Posted Jun 10, 2025 - 13:43 CEST

Resolved

After deploying the fix and monitoring the system, we can confirm that the issue is resolved.
Posted Jun 05, 2025 - 16:07 CEST

Update

We are continuing to monitor for any further issues.
Posted Jun 05, 2025 - 14:35 CEST

Monitoring

The fix has now been implemented and the system is operating normally. We are continuing monitoring the situation closely.
Posted Jun 05, 2025 - 14:28 CEST

Identified

We have identified a solution and we are now working to deploy this change to production as soon as possible.
Posted Jun 05, 2025 - 13:22 CEST

Update

We are continuing to explore alternative solutions, though the root cause has not yet been fully identified. We are also engaging with our cloud provider to assist in the ongoing investigation. Further updates will be provided as new information becomes available.

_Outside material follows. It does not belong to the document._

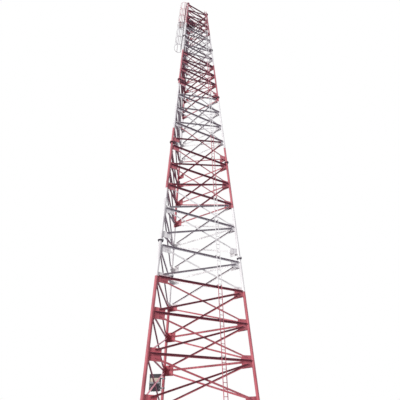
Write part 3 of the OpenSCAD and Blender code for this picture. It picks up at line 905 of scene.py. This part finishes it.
def standOnStage():
    bpy.ops.mesh.primitive_plane_add(size=studio["floorSize"], location=(middle.x, middle.y, 0))
    floor = bpy.context.object
    floor.name = "studioFloor"
    mat, tree, _ = newMaterial("paleStudioFloor")
    seen = addNode(tree, "ShaderNodeLightPath", output="Is Camera Ray")
    colour = addNode(tree, "ShaderNodeMix", {
        "Factor": seen, "A": linear(studio["floorBounce"]),
        "B": linear(studio["floor"])}, data_type="RGBA")
    surface = addNode(tree, "ShaderNodeBsdfPrincipled", {"Base Color": colour, "Roughness": 0.9})
    addNode(tree, "ShaderNodeOutputMaterial", {"Surface": surface})
    floor.data.materials.append(mat)

    # a bright tent above and a dimmer, cooler half below; the camera itself sees an even white
    world = bpy.data.worlds.new("softStudio")
    bpy.context.scene.world = world
    world.use_nodes = True
    tree = world.node_tree
    tree.nodes.clear()
    direction = addNode(tree, "ShaderNodeTexCoord", output="Generated")
    up = addNode(tree, "ShaderNodeSeparateXYZ", {"Vector": direction}, "Z")
    rise = addNode(tree, "ShaderNodeMapRange", {"Value": up, "From Min": -0.25, "From Max": 0.6})
    glow = addNode(tree, "ShaderNodeMapRange", {
        "Value": rise, "To Min": studio["below"], "To Max": studio["above"]})
    tint = addNode(tree, "ShaderNodeMix", {
        "Factor": rise, "A": linear(studio["belowTint"]), "B": (1, 1, 1, 1)}, data_type="RGBA")
    seen = addNode(tree, "ShaderNodeLightPath", output="Is Camera Ray")
    strength = addNode(tree, "ShaderNodeMix", {"Factor": seen, "A": glow, "B": studio["seen"]})
    tint = addNode(tree, "ShaderNodeMix", {
        "Factor": seen, "A": tint, "B": (1, 1, 1, 1)}, data_type="RGBA")
    sky = addNode(tree, "ShaderNodeBackground", {"Color": tint, "Strength": strength})
    addNode(tree, "ShaderNodeOutputWorld", {"Surface": sky})
    bpy.context.scene.view_settings.view_transform = "Standard"

    data = bpy.data.lights.new("keySun", "SUN")
    data.energy = studio["sunStrength"]
    data.angle = math.radians(studio["sunSpread"])
    sun = bpy.data.objects.new("keySun", data)
    bpy.context.scene.collection.objects.link(sun)
    sun.rotation_euler = Vector(studio["sunTowards"]).to_track_quat("Z", "Y").to_euler()


view = {"place": (-4.671, -13.737, 1.732), "heading": 59.92, "pitch": 35.25, "roll": -1.32,
        "lens": 28.40, "shift": -0.024, "farthest": 500}


def placeCamera():
    data = bpy.data.cameras.new("camera")
    data.lens = view["lens"]
    data.sensor_width = 36
    data.shift_x = view["shift"]
    data.clip_end = view["farthest"]
    cam = bpy.data.objects.new("camera", data)
    bpy.context.scene.collection.objects.link(cam)
    aim = turned(view["heading"] - 90, "Z") @ turned(90 + view["pitch"], "X") @ turned(view["roll"], "Z")
    cam.matrix_world = Matrix.Translation(view["place"]) @ aim
    bpy.context.scene.camera = cam


standOnStage()
placeCamera()
print("stage, sun and camera set")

Our monitoring shows that Abandoned Browse is functioning as expected, whereas Products of Interest is currently impacted.
Posted Jun 05, 2025 - 10:08 CEST

Update

We are actively working on the issue. We do not yet have a complete understanding of the root cause. Some abandoned cart requests are currently being processed successfully. We appreciate your patience and will continue to provide updates.
Posted Jun 05, 2025 - 09:31 CEST

Update

The root cause is still unknown. We’re continuing our investigation and will share updates as soon as we have more information. Apologies for the inconvenience.
Posted Jun 05, 2025 - 07:16 CEST

Update

We are actively investigating the issue but have not yet identified the root cause.
Posted Jun 04, 2025 - 22:16 CEST

Update

The issue remains under investigation. We will provide updates as they become available.
Posted Jun 04, 2025 - 20:10 CEST

Update

The issue is still under active investigation. We appreciate your patience while we work to resolve it.
Posted Jun 04, 2025 - 17:55 CEST

Investigating

We are currently investigating the issue which seems to be related to scaling and could lead to delays in abandoned cart/browse automations to be triggered. Also affecting loading of dashboard/reports in the UI.
Posted Jun 04, 2025 - 16:19 CEST
This incident affected: Engage (Automations, Other).